The stars winked at her. She shivered. It took her a long time to remember where she was. Her last conscious memory was of pain and sunlight. She sat up. The half-moon painted her skin white. When she touched her chest with her fingers, expecting to find the amber crystal in her cleavage, her skin was smooth. She checked in her lap, and on the rock, but the sliver was gone. Her fingers returned to her chest, and when she studied her skin in the pale moonlight she noticed a thin discolouration between her breasts. She shuddered with exhilaration. The embedding spell worked! She cupped her hands and her spine tingled as a sphere of white light formed effortlessly in her palms. She willed the sphere to hover above her head, as she climbed down from the rock and slipped into her clothes. She paused to touch the thin mark on her chest before lacing up her tunic. No one could take the crystal from her ever again. It was part of her.
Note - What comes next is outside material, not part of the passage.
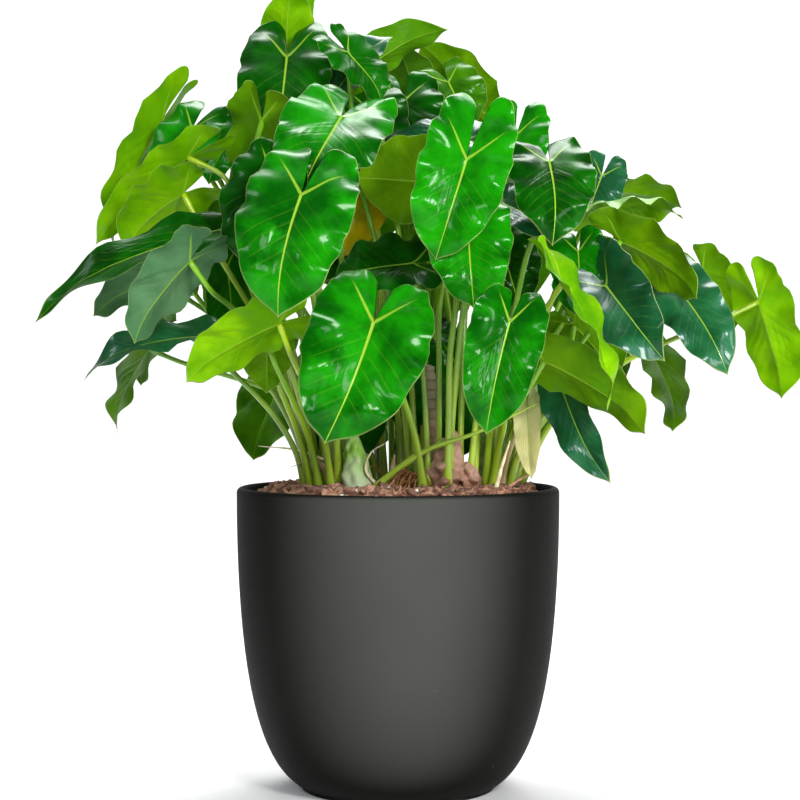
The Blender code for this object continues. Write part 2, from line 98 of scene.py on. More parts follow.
# Every leaf in centimetres and degrees:
#   stalk end  bearing round the pot (0 right, 90 back, -90 front), reach from its axis,
#              rise above its rim
#   hang       bearing that the glossy side faces, how far that side tilts up, and the turn
#              of the tip from straight down, to the right as seen from that side
#   blade      length from stalk to tip, width, lobe length as a share of the length
#   bend       droop of the midrib, fold of the two halves
LEAVES = [
    ("heart_front", "centre", (-97, 16, 14), (-85, 15, -18), (10.5, 10, 0.42), (25, 8), "glossy"),
    ("heart_middle", "centre", (-70, 16, 27), (-90, 12, -16), (8.5, 7.5, 0.72), (20, 15), "glossy"),
    ("heart_inner", "centre", (-62, 12, 22), (-88, 20, 0), (7, 7, 0.45), (20, 5), "glossy"),
    ("spear_top", "centre", (210, 4, 36), (125, 25, -130), (9, 5, 0.40), (15, 25), "glossy"),
    ("shade_top", "centre", (80, 3, 34), (-90, 25, 0), (7, 7, 0.50), (20, 5), "dark"),
    ("slate_top", "centre", (-35, 7, 30), (-110, 55, -95), (8, 6, 0.40), (20, 10), "slate"),
    ("round_back", "centre", (-55, 6, 26), (90, 20, 90), (7, 8, 0.30), (20, 5), "olive"),
    ("dark_middle", "centre", (-82, 9, 19), (-100, 45, -75), (7, 7, 0.40), (20, 5), "dark"),
    ("slate_middle", "centre", (-30, 10, 24), (-130, 45, 60), (8, 5, 0.30), (20, 5), "slate"),
    ("green_top", "centre", (-25, 11, 30), (-105, 15, -5), (7, 6, 0.50), (20, 5), "glossy"),
    ("broad_front", "left", (-115, 18, 24), (-95, 18, -14), (10, 9, 0.55), (30, -5), "glossy"),
    ("broad_upper", "left", (-126, 8, 31), (-85, 40, -22), (9.5, 9, 0.55), (25, 5), "glossy"),
    ("broad_top", "left", (197, 10, 37), (-95, 25, 0), (10, 8, 0.45), (25, 5), "dark"),
    ("lime_left", "left", (174, 21, 32), (155, 12, 26), (13, 5.5, 0.40), (15, 20), "lime"),
    ("curl_left", "left", (191, 18, 28), (105, 40, 40), (11, 4.5, 0.40), (20, 20), "lime"),
    ("gloss_left", "left", (187, 18, 31), (-110, 25, -15), (7, 6, 0.50), (25, 5), "glossy"),
    ("olive_left", "left", (209, 13, 31), (60, 10, 15), (10, 7, 0.30), (20, 5), "olive"),
    ("bright_left", "left", (198, 19, 25), (120, 40, 40), (7, 7, 0.40), (20, 5), "lime"),
    ("long_left", "left", (205, 15, 22), (-100, 45, -55), (18, 5, 0.30), (30, 15), "dark"),
    ("grey_left", "left", (183, 19, 19), (115, 45, 50), (8.5, 6, 0.30), (20, 10), "slate"),
    ("pale_left", "left", (208, 19, 19), (125, 30, 25), (8, 6, 0.40), (20, 10), "slate"),
    ("twist_left", "left", (206, 18, 13), (-110, 55, -65), (11, 4.5, 0.40), (30, 20), "slate"),
    ("yellow_left", "left", (238, 18, 14), (110, 45, 45), (9, 6.5, 0.35), (20, 10), "lime"),
    ("small_left", "left", (219, 14, 13), (90, 25, 0), (5, 4.5, 0.40), (20, 5), "olive"),
    ("bright_top", "back", (168, 10, 38), (90, 20, 180), (6, 5, 0.30), (20, 10), "lime"),
    ("blade_top", "back", (158, 8, 38), (160, 0, 180), (7, 6, 0.30), (20, 35), "lime"),
    ("fold_top", "back", (207, 6, 34), (-120, 25, 150), (7, 5, 0.40), (20, 20), "slate"),
    ("shade_right", "back", (78, 7, 35), (75, 15, 170), (5, 5, 0.40), (30, 10), "dark"),
    ("tall_right", "back", (47, 10, 34), (70, 15, 150), (7.5, 6, 0.40), (20, 10), "olive"),
    ("round_right", "back", (25, 5, 36), (-80, 20, 20), (5, 6, 0.50), (30, 5), "olive"),
    ("rear_high", "back", (100, 17, 30), (85, 20, 10), (10, 9, 0.50), (25, 8), "glossy"),
    ("rear_left", "back", (140, 19, 23), (120, 25, -15), (10, 9, 0.45), (25, 8), "glossy"),
    ("rear_right", "back", (55, 18, 24), (60, 20, 15), (10, 9, 0.50), (25, 8), "glossy"),
    ("rear_middle", "back", (95, 19, 18), (95, 15, 0), (10, 9, 0.50), (25, 8), "dark"),
    ("rear_low_left", "back", (125, 18, 10), (130, 20, 10), (9, 8, 0.45), (25, 8), "glossy"),
    ("rear_low_right", "back", (60, 18, 9), (55, 20, -10), (9, 8, 0.45), (25, 8), "glossy"),
    ("heart_right", "right", (-40, 16, 27), (-85, 30, 3), (7.5, 7, 0.55), (40, 5), "dark"),
    ("olive_right", "right", (14, 19, 26), (80, 60, -72), (7, 5, 0.40), (20, 5), "olive"),
    ("pale_right", "right", (-16, 18, 24), (90, 75, -90), (7, 7, 0.40), (20, -20), "lime"),
    ("long_right", "right", (-21, 20, 21), (50, 35, -50), (8, 6.5, 0.40), (20, 5), "olive"),
    ("drop_right", "right", (-11, 21, 20), (-60, 10, 15), (7, 4, 0.40), (20, 5), "olive"),
    ("dark_right", "right", (-34, 20.5, 17), (-128, 25, 48), (9, 7, 0.65), (20, 25), "slate"),
    ("lime_right", "right", (-50, 20, 17), (-25, 25, 12), (10.5, 5, 0.40), (10, 25), "lime"),
    ("low_right", "right", (-49, 18, 11), (60, 40, -45), (10, 6.5, 0.40), (20, 10), "olive"),
    ("hanging_right", "right", (-32, 16, 9), (-120, 10, 28), (9.5, 4.5, 0.30), (25, 30), "slate"),
    ("faded_right", "right", (-39, 14, 7), (-105, 10, 5), (6, 2.5, 0.30), (20, 20), "faded"),
    ("gloss_front", "right", (-59, 17, 14), (-90, 12, -15), (9, 6.5, 0.32), (15, 20), "glossy"),
    ("eared_right", "right", (-9, 24, 17), (-105, 30, 35), (9, 5.5, 0.65), (20, 5), "slate"),
    ("back_right", "right", (6, 27, 19), (60, 20, -25), (6, 5, 0.40), (20, 5), "olive"),
    ("far_right", "right", (-6, 31, 16), (50, 12, -8), (8.5, 6, 0.45), (15, 10), "lime"),
]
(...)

She read the Ranu Ka Shehaala
Doorways
text over and over, and searched the other books for spells and stories associated with portals. She remembered the Targan book by Lady Tarnyss, found it, and studied the section on portals. Another book,
Lore of the Alfyn
, detailed how to target a portal so that it sent the traveller to a precise point. She also learned how to make a portal close as she passed through, preventing pursuit. What she read seemed utterly impossible to her logical mind, but so had so much else before now. And each spell she practised, when it worked, surprised her less and less as she accepted the reality of magic.

Days became cycles. The dry heat of Fuszash waned into humidity. Brief dark storms limped across the ocean from the southwest, and bruised clouds dissolved into cool rain. Her red hair thickened and lengthened,
and she lost weight on her vegetarian and fish diet while Whisper grew fatter. The discoloured patch between her breasts became a thin amber-coloured scar, conspicuous against her dark suntanned skin. She cried for Jon some rainy nights in the cold comfort of her shelter, but the pain of her loss was becoming more a dull ache with the passing of time.